On Tue, Jul 30, 2013 at 8:18 AM, Klaus Ita <klaus@worstofall.com> wrote:

thank you! It turned out that really there was a corruption in the main pg
server which was 'virally' propagated to

1. streaming replica
1. replaying wal receiver
1. old backup that tried to replay the wal's

I really thought with a master and 3 backups i'd be safe.

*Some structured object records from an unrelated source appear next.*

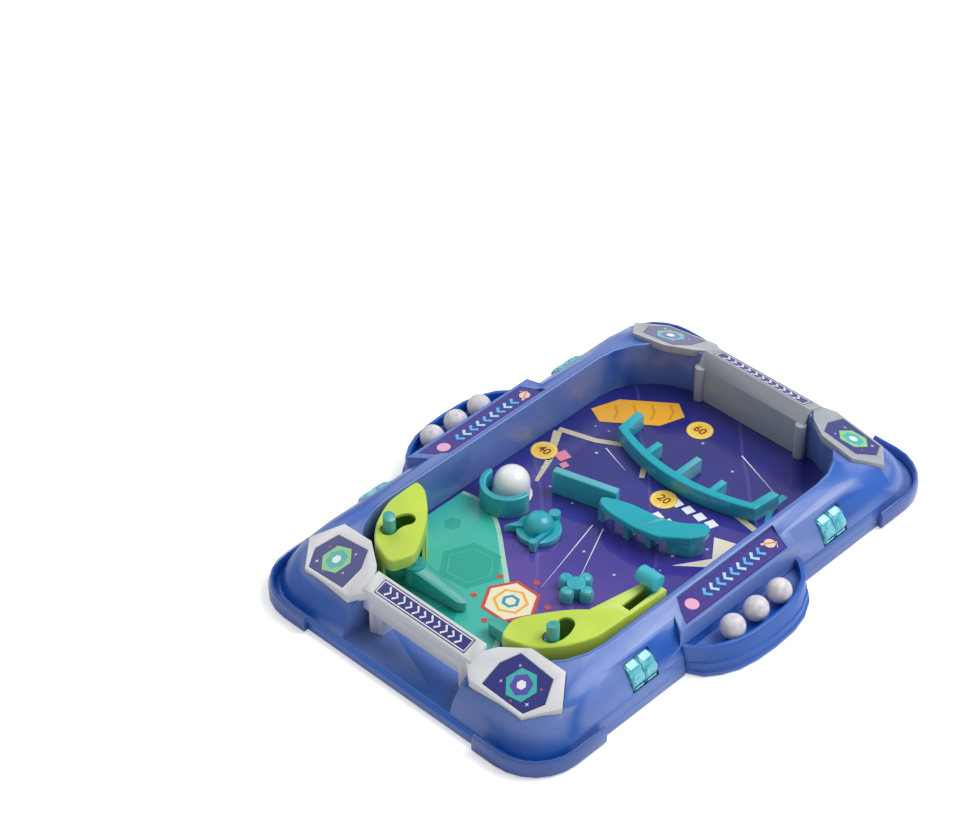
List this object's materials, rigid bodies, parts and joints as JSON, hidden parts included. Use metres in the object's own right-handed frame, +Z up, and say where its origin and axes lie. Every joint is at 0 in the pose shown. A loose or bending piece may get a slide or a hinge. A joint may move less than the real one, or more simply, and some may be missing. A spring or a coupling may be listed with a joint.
{
  "type": "tabletop pinball game",
  "caption": "Tabletop pinball game: tray with a play field, finger-peg flippers, launch plunger, score wheels and side pockets that hold the balls.",
  "frame": {"origin": "centre of the footprint on the table", "axes": "+Z up, +Y to the rear of the game, the player at -Y"},
  "size_m": [0.2838, 0.3748, 0.0524],
  "materials": {
    "tray_blue": "satin",
    "bumper_blue": "glossy",
    "pan_dark_blue": "matte",
    "printed_sheet": "glossy print",
    "bridge_grey": "satin",
    "printed_label": "gloss laminated print",
    "cover_lime": "satin",
    "steel": "bright",
    "teal": "satin",
    "dome_white": "glossy",
    "foot_rubber": "matte",
    "flipper_teal": "satin",
    "wheel_cyan": "translucent",
    "ball_pearl": "pearl"
  },
  "bodies": {
    "tray": {"top_frame": "tray_blue", "base_pan": "pan_dark_blue", "playfield_sheet": "printed_sheet", "front_bridge": "bridge_grey", "rear_bridge": "bridge_grey", "ball_pocket_left": "tray_blue", "ball_pocket_right": "tray_blue", "deck_label_left": "printed_label", "deck_label_right": "printed_label", "front_bar_label": "printed_label", "rear_bar_label": "printed_label", "front_left_pad_label": "printed_label", "front_right_pad_label": "printed_label", "rear_left_pad_label": "printed_label", "rear_right_pad_label": "printed_label", "corner_bumper_front_left": "bumper_blue", "corner_bumper_front_right": "bumper_blue", "corner_bumper_rear_left": "bumper_blue", "corner_bumper_rear_right": "bumper_blue", "flipper_cover_left": "cover_lime", "flipper_cover_right": "cover_lime", "flipper_pivot_left": "steel", "flipper_pivot_right": "steel", "ball_cup": "teal", "bell_dome": "dome_white", "straight_barrier": "teal", "arched_rail": "teal", "comb_rail": "teal", "ringed_bumper": "teal", "star_bumper": "teal", "foot_1": "foot_rubber", "foot_2": "foot_rubber", "foot_3": "foot_rubber", "foot_4": "foot_rubber", "pan_screw_1": "steel", "pan_screw_2": "steel", "pan_screw_3": "steel", "pan_screw_4": "steel", "counter_axle_left_front": "steel", "counter_axle_left_rear": "steel", "counter_axle_right_front": "steel", "counter_axle_right_rear": "steel"},
    "left_flipper": {"flipper_left": "flipper_teal"},
    "right_flipper": {"flipper_right": "flipper_teal"},
    "plunger": {"launch_plunger": "teal", "plunger_spring": "steel"},
    "body_score_wheel_left_front_tens": {"score_wheel_left_front_tens": "wheel_cyan"},
    "body_score_wheel_left_front_ones": {"score_wheel_left_front_ones": "wheel_cyan"},
    "body_score_wheel_left_rear_tens": {"score_wheel_left_rear_tens": "wheel_cyan"},
    "body_score_wheel_left_rear_ones": {"score_wheel_left_rear_ones": "wheel_cyan"},
    "body_score_wheel_right_front_tens": {"score_wheel_right_front_tens": "wheel_cyan"},
    "body_score_wheel_right_front_ones": {"score_wheel_right_front_ones": "wheel_cyan"},
    "body_score_wheel_right_rear_tens": {"score_wheel_right_rear_tens": "wheel_cyan"},
    "body_score_wheel_right_rear_ones": {"score_wheel_right_rear_ones": "wheel_cyan"},
    "body_ball_left_front": {"ball_left_front": "ball_pearl"},
    "body_ball_left_middle": {"ball_left_middle": "ball_pearl"},
    "body_ball_left_rear": {"ball_left_rear": "ball_pearl"},
    "body_ball_right_front": {"ball_right_front": "ball_pearl"},
    "body_ball_right_middle": {"ball_right_middle": "ball_pearl"},
    "body_ball_right_rear": {"ball_right_rear": "ball_pearl"}
  },
  "joints": [
    {"name": "left_flipper_pivot", "type": "hinge", "parent": "tray", "child": "left_flipper", "pos_m": [-0.051, -0.112, 0.0042], "axis": [0, 0, 1], "range_deg": [-42, 0]},
    {"name": "right_flipper_pivot", "type": "hinge", "parent": "tray", "child": "right_flipper", "pos_m": [0.051, -0.112, 0.0042], "axis": [0, 0, 1], "range_deg": [0, 42]},
    {"name": "plunger_slide", "type": "slide", "parent": "tray", "child": "plunger", "axis": [0, -1, 0], "range_m": [0, 0.014], "stiffness_N_per_m": 60, "springref_m": -0.01},
    {"name": "score_wheel_left_front_tens_spin", "type": "hinge", "parent": "tray", "child": "body_score_wheel_left_front_tens", "pos_m": [-0.1043, -0.0934, 0.019], "axis": [0, 1, 0], "continuous": true},
    {"name": "score_wheel_left_front_ones_spin", "type": "hinge", "parent": "tray", "child": "body_score_wheel_left_front_ones", "pos_m": [-0.1043, -0.0826, 0.019], "axis": [0, 1, 0], "continuous": true},
    {"name": "score_wheel_left_rear_tens_spin", "type": "hinge", "parent": "tray", "child": "body_score_wheel_left_rear_tens", "pos_m": [-0.1043, 0.0826, 0.019], "axis": [0, 1, 0], "continuous": true},
    {"name": "score_wheel_left_rear_ones_spin", "type": "hinge", "parent": "tray", "child": "body_score_wheel_left_rear_ones", "pos_m": [-0.1043, 0.0934, 0.019], "axis": [0, 1, 0], "continuous": true},
    {"name": "score_wheel_right_front_tens_spin", "type": "hinge", "parent": "tray", "child": "body_score_wheel_right_front_tens", "pos_m": [0.1043, -0.0934, 0.019], "axis": [0, 1, 0], "continuous": true},
    {"name": "score_wheel_right_front_ones_spin", "type": "hinge", "parent": "tray", "child": "body_score_wheel_right_front_ones", "pos_m": [0.1043, -0.0826, 0.019], "axis": [0, 1, 0], "continuous": true},
    {"name": "score_wheel_right_rear_tens_spin", "type": "hinge", "parent": "tray", "child": "body_score_wheel_right_rear_tens", "pos_m": [0.1043, 0.0826, 0.019], "axis": [0, 1, 0], "continuous": true},
    {"name": "score_wheel_right_rear_ones_spin", "type": "hinge", "parent": "tray", "child": "body_score_wheel_right_rear_ones", "pos_m": [0.1043, 0.0934, 0.019], "axis": [0, 1, 0], "continuous": true},
    {"name": "ball_left_front_lift", "type": "slide", "parent": "tray", "child": "body_ball_left_front", "axis": [0, 0, 1], "range_m": [0, 0.06]},
    {"name": "ball_left_middle_lift", "type": "slide", "parent": "tray", "child": "body_ball_left_middle", "axis": [0, 0, 1], "range_m": [0, 0.06]},
    {"name": "ball_left_rear_lift", "type": "slide", "parent": "tray", "child": "body_ball_left_rear", "axis": [0, 0, 1], "range_m": [0, 0.06]},
    {"name": "ball_right_front_lift", "type": "slide", "parent": "tray", "child": "body_ball_right_front", "axis": [0, 0, 1], "range_m": [0, 0.06]},
    {"name": "ball_right_middle_lift", "type": "slide", "parent": "tray", "child": "body_ball_right_middle", "axis": [0, 0, 1], "range_m": [0, 0.06]},
    {"name": "ball_right_rear_lift", "type": "slide", "parent": "tray", "child": "body_ball_right_rear", "axis": [0, 0, 1], "range_m": [0, 0.06]}
  ]
}
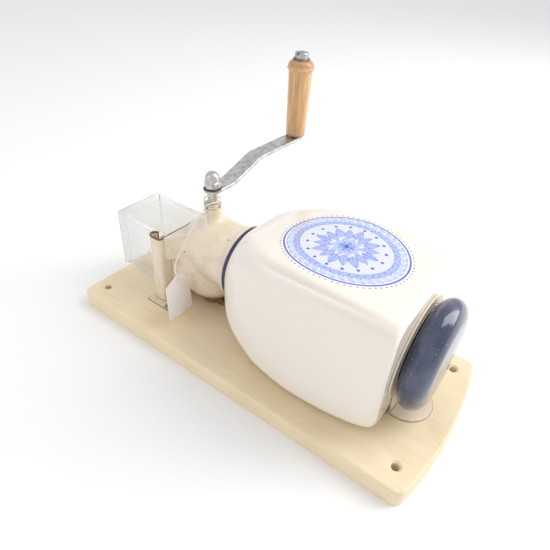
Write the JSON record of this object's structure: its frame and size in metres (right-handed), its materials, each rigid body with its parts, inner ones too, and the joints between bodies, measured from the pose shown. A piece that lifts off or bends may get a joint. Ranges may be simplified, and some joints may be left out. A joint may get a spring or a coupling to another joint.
{
  "type": "wall coffee mill",
  "caption": "Hand-cranked wall coffee mill: ceramic bean jar over a cast conical-burr mill and a glass catch cup, on a painted wooden board.",
  "frame": {"origin": "middle of the board's back face, which lies on the wall", "axes": "+X across the board, +Y up the wall towards the jar's lid, +Z out from the wall along the crank's spindle"},
  "size_m": [0.2191, 0.3593, 0.2306],
  "materials": {
    "board_paint": "cream oil paint on a solid wooden board, satin",
    "body_enamel": "cream stove enamel on cast iron, glossy",
    "holder_paint": "cream enamel on sheet steel, chipped brown along its edges",
    "raw_iron": "unpainted iron, brown with age",
    "jar_glaze": "white glazed earthenware with a blue transfer decoration",
    "lid_gloss": "dark navy, glossy, with fine dust and scratches",
    "gasket_rubber": "dark blue rubber, matt",
    "seal_rubber": "black rubber",
    "cup_glass": "clear pressed glass",
    "arm_nickel": "old nickel plate, pitted",
    "nut_nickel": "old nickel plate",
    "spindle_steel": "turned steel",
    "bolt_steel": "turned steel, slotted head",
    "washer_steel": "steel washer with rust",
    "screw_steel": "steel screws",
    "burr_steel": "hardened steel",
    "spring_steel": "spring steel",
    "bush_brass": "turned brass",
    "grip_wood": "varnished turned beech",
    "string_cotton": "white cotton string",
    "tag_card": "plain white card, blank"
  },
  "bodies": {
    "root": {"wall_board": "board_paint", "holder_screws": "screw_steel", "bracket_screw": "screw_steel", "body_screws": "screw_steel", "mill_body": "body_enamel", "outer_burr": "burr_steel", "burr_ring_pins": "burr_steel", "rear_bearing": "raw_iron", "rear_bush": "bush_brass", "spring": "spring_steel", "cup_holder": "holder_paint", "jar": "jar_glaze", "jar_gasket": "gasket_rubber", "jar_bracket": "holder_paint", "tag_string": "string_cotton", "swing_tag": "tag_card"},
    "carrier": {"thrust_washer": "bush_brass"},
    "adjuster": {"adjusting_bush": "body_enamel"},
    "crank": {"spindle": "spindle_steel", "inner_burr": "burr_steel", "burr_drive_pin": "burr_steel", "crank_arm": "arm_nickel", "crank_nut": "nut_nickel", "handle_bolt": "bolt_steel", "foot_washer": "washer_steel", "top_washer": "washer_steel"},
    "grip": {"handle_grip": "grip_wood"},
    "lid": {"lid": "lid_gloss", "lid_seal": "seal_rubber"},
    "cup": {"glass_cup": "cup_glass"}
  },
  "joints": [
    {"name": "grind_slide", "type": "slide", "parent": "root", "child": "carrier", "axis": [0, 0, 1], "range_m": [0, 0.001], "deforming": ["spring"]},
    {"name": "adjust_turn", "type": "hinge", "parent": "carrier", "child": "adjuster", "pos_m": [0, -0.069, 0.12], "axis": [0, 0, 1], "range_deg": [0, 360]},
    {"name": "crank_turn", "type": "hinge", "parent": "carrier", "child": "crank", "pos_m": [0, -0.069, 0.12], "axis": [0, 0, 1], "continuous": true},
    {"name": "handle_spin", "type": "hinge", "parent": "crank", "child": "grip", "pos_m": [-0.126, -0.069, 0.18], "axis": [0, 0, 1], "continuous": true},
    {"name": "lid_lift", "type": "slide", "parent": "root", "child": "lid", "axis": [0, 1, 0], "range_m": [0, 0.06]},
    {"name": "cup_slide", "type": "slide", "parent": "root", "child": "cup", "axis": [0, 0, 1], "range_m": [0, 0.08]}
  ],
  "couplings": [
    {"joint": "adjust_turn", "follows": "grind_slide", "rad_per_m": 6283.2}
  ]
}
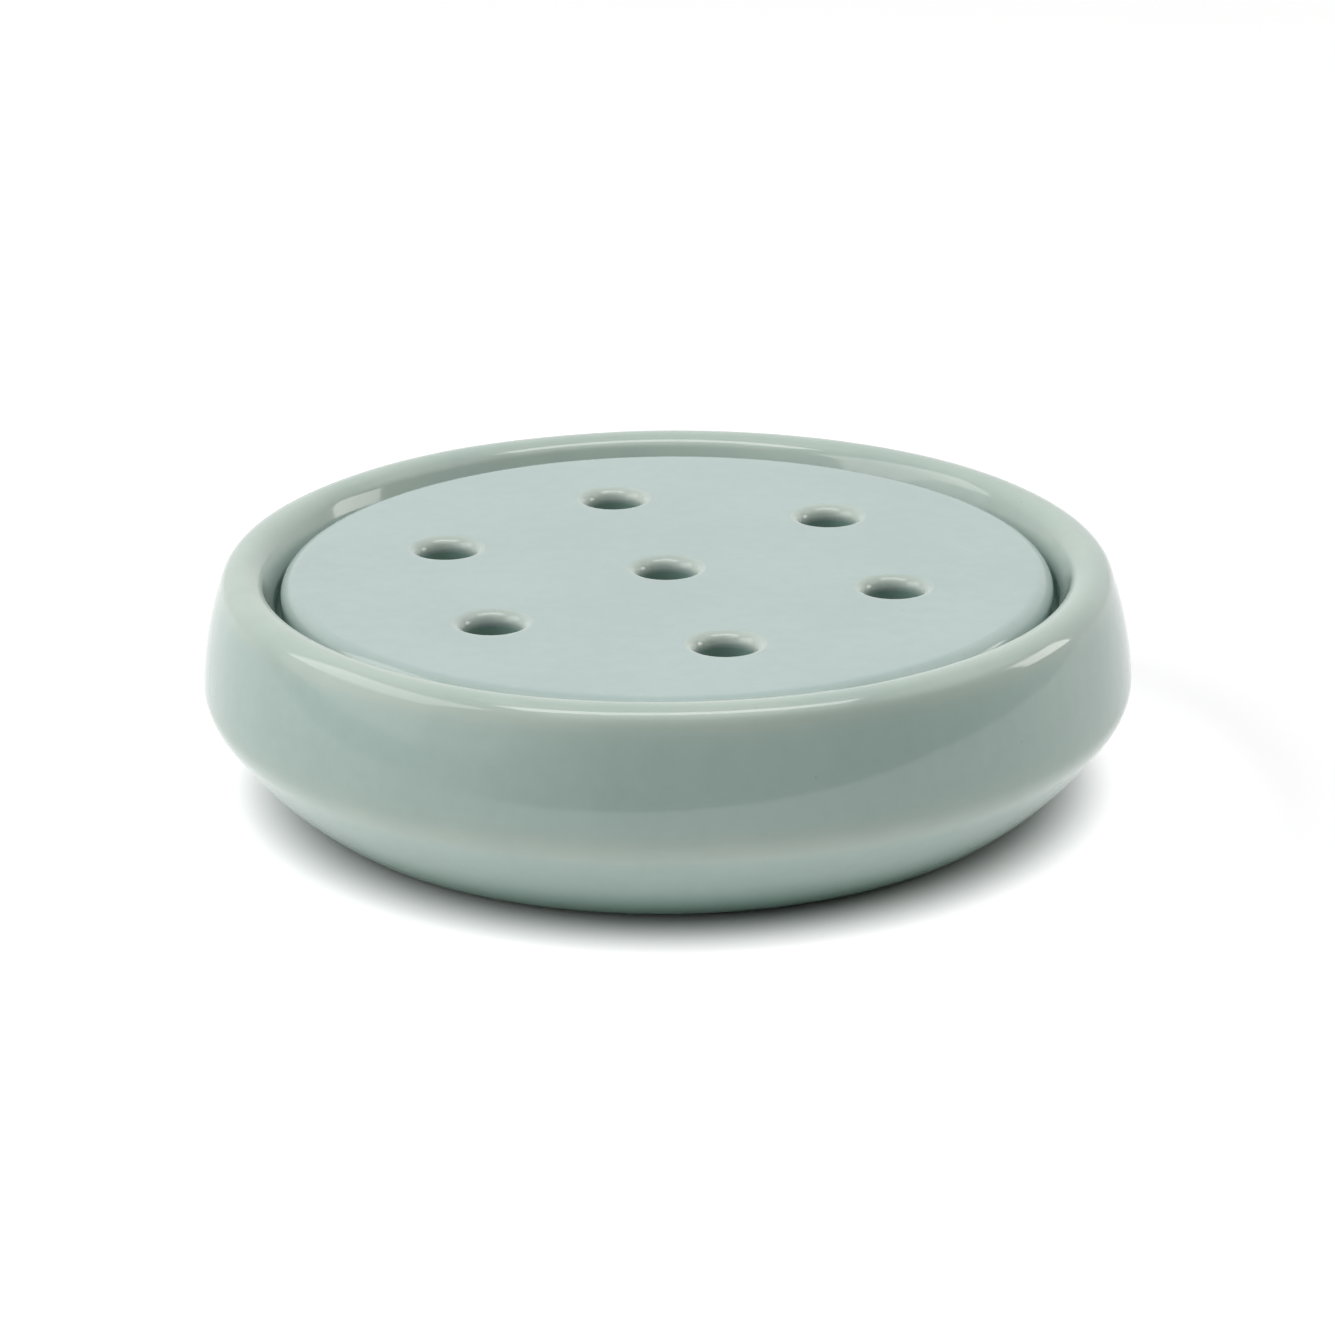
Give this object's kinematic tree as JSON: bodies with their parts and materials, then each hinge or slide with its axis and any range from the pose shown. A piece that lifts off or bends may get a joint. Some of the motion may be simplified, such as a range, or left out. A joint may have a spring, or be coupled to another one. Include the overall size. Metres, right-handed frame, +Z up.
{
  "type": "flower frog",
  "caption": "Low round glazed ceramic bowl for water, with a loose perforated disc inside its rim that holds flower stems upright.",
  "frame": {"origin": "on the bowl's axis, in the plane that its foot ring stands on", "axes": "+Z up along the bowl's axis, through the middle stem hole; X and Y are horizontal, and the bowl is round about Z"},
  "size_m": [0.12, 0.12, 0.03],
  "materials": {
    "bowl_glaze": "pale celadon gloss glaze, thinner and warmer on the edges; the foot ring is bare clay",
    "disc_glaze": "pale celadon gloss glaze, thinner and warmer round the holes"
  },
  "bodies": {
    "bowl": {"bowl": "bowl_glaze"},
    "disc": {"stem_disc": "disc_glaze"}
  },
  "joints": [
    {"name": "disc_lift", "type": "slide", "parent": "bowl", "child": "disc", "axis": [0, 0, 1], "range_m": [0, 0.04]}
  ]
}
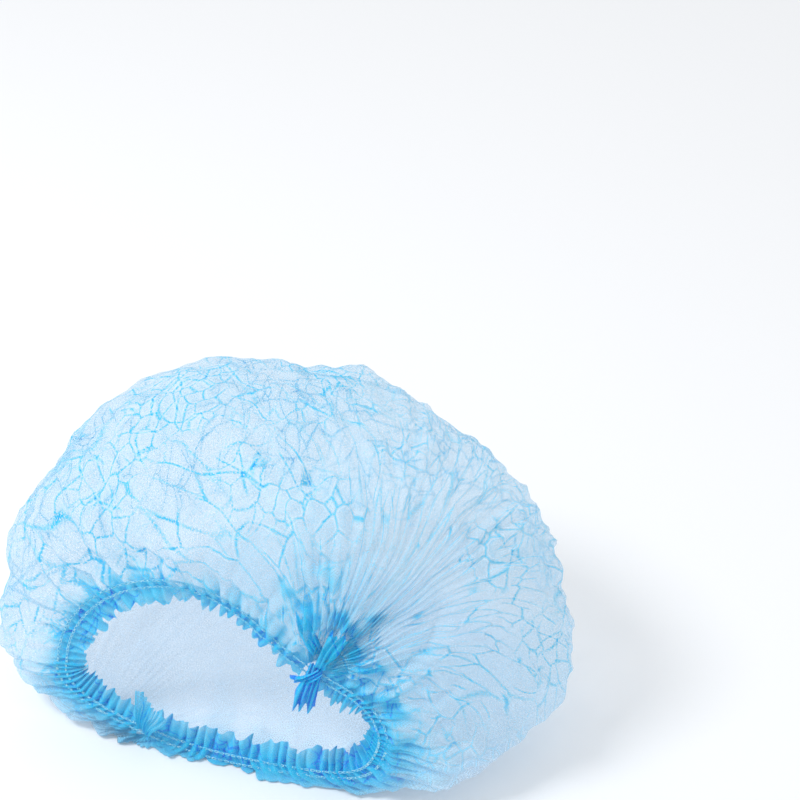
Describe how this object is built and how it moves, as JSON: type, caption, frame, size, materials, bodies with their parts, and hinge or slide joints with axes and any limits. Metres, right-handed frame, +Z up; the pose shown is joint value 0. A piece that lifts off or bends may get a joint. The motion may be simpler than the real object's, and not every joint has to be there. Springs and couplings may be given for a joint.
{
  "type": "disposable hairnet",
  "caption": "Disposable hairnet: a light gathered bag of thin nonwoven cloth, drawn in by a doubled elastic round its mouth and bunched at two ends, lying opened on a flat surface.",
  "frame": {"origin": "centre of the bounding box in X and Y, at the surface that the cap rests on", "axes": "+Z up, +X to the right along the mouth, -Y the way the mouth looks"},
  "size_m": [0.2696, 0.2162, 0.1632],
  "materials": {
    "crown_cloth": "thin see-through light blue spunbond nonwoven, bluer where it gathers",
    "bunched_cloth": "the same nonwoven in many layers, saturated blue",
    "elastic_thread": "pale covered elastic thread with chain stitches"
  },
  "bodies": {
    "root": {"crown": "crown_cloth", "elastic_inner": "elastic_thread", "elastic_outer": "elastic_thread", "end_bunch_right": "bunched_cloth", "end_bunch_left": "bunched_cloth"}
  },
  "joints": []
}
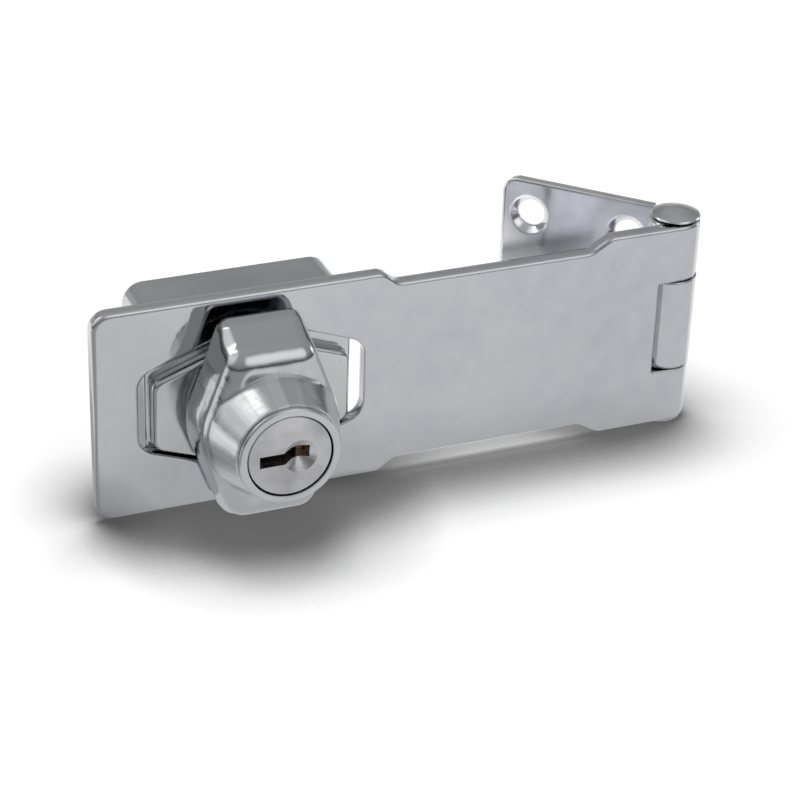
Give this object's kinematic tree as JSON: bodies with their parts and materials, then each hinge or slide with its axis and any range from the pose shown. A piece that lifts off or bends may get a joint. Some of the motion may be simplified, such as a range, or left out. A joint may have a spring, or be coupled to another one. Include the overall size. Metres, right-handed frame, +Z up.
{
  "type": "keyed door hasp",
  "caption": "Keyed door hasp: slotted strap on a hinged screw-on leaf, and a screw-on base box whose winged knob with key cylinder turns to hold the strap.",
  "frame": {"origin": "centre of the base box's back, on the wall plane and on the knob's axis", "axes": "+X along the strap towards the hinge, -Y out of the wall towards the user, +Z up along the hinge pin"},
  "size_m": [0.1134, 0.0512, 0.0418],
  "materials": {
    "cast_chrome": "polished chrome plate on cast zinc",
    "plated_sheet": "bright plate on pressed steel",
    "satin_plug": "satin plate with faint turning marks",
    "spring_steel": "plain spring steel",
    "plain_steel": "plain zinc-plated steel",
    "brass": "plain brass"
  },
  "bodies": {
    "base": {"base_housing": "cast_chrome", "strap": "plated_sheet", "hinge_pin": "plated_sheet", "friction_washer": "plain_steel"},
    "leaf": {"hinge_leaf": "plated_sheet"},
    "knob": {"knob_body": "cast_chrome", "cylinder_sleeve": "cast_chrome", "cylinder_pin": "plain_steel", "stop_washer": "plain_steel", "retaining_ring": "spring_steel"},
    "plug": {"lock_plug": "satin_plug", "plug_clip": "spring_steel", "wafer_1": "brass", "wafer_2": "brass", "wafer_3": "brass", "wafer_4": "brass", "wafer_5": "brass", "wafer_springs": "spring_steel"},
    "bolt": {"locking_bolt": "plain_steel"}
  },
  "joints": [
    {"name": "leaf_hinge", "type": "hinge", "parent": "base", "child": "leaf", "pos_m": [0.08095, -0.00988, 0], "axis": [0, 0, -1], "range_deg": [-52, 218]},
    {"name": "knob_turn", "type": "hinge", "parent": "base", "child": "knob", "pos_m": [0, -0.02, 0], "axis": [0, -1, 0], "range_deg": [-90, 0]},
    {"name": "plug_turn", "type": "hinge", "parent": "knob", "child": "plug", "pos_m": [0, -0.03, 0], "axis": [0, -1, 0], "range_deg": [0, 90]},
    {"name": "bolt_slide", "type": "slide", "parent": "knob", "child": "bolt", "axis": [1, 0, 0], "range_m": [0, 0.002]}
  ],
  "couplings": [
    {"joint": "bolt_slide", "follows": "plug_turn", "m_per_rad": 0.0012732}
  ]
}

Physical corruption in the master, or logical?

#10Klaus Ita
klaus@worstofall.com
In reply to: bricklen (#9)
bugsgeneral
Re: Fwd: corrupted files

i guess logical, caused by whatever. i really cannot say, the wal files all
*look* ok, still, they lead to a situation that's a definite dead end.
we did have a hard-drive failure (one in 13) at the time, but due to raid5
+ hot spare no data should have been corrupted. i mean it's an lsi
controller, ... not fond of it, but it's not bad stuff.

lg,k

On Tue, Jul 30, 2013 at 5:29 PM, bricklen <bricklen@gmail.com> wrote:

Show quoted text

On Tue, Jul 30, 2013 at 8:18 AM, Klaus Ita <klaus@worstofall.com> wrote:

thank you! It turned out that really there was a corruption in the main
pg server which was 'virally' propagated to

1. streaming replica
1. replaying wal receiver
1. old backup that tried to replay the wal's

I really thought with a master and 3 backups i'd be safe.

Physical corruption in the master, or logical?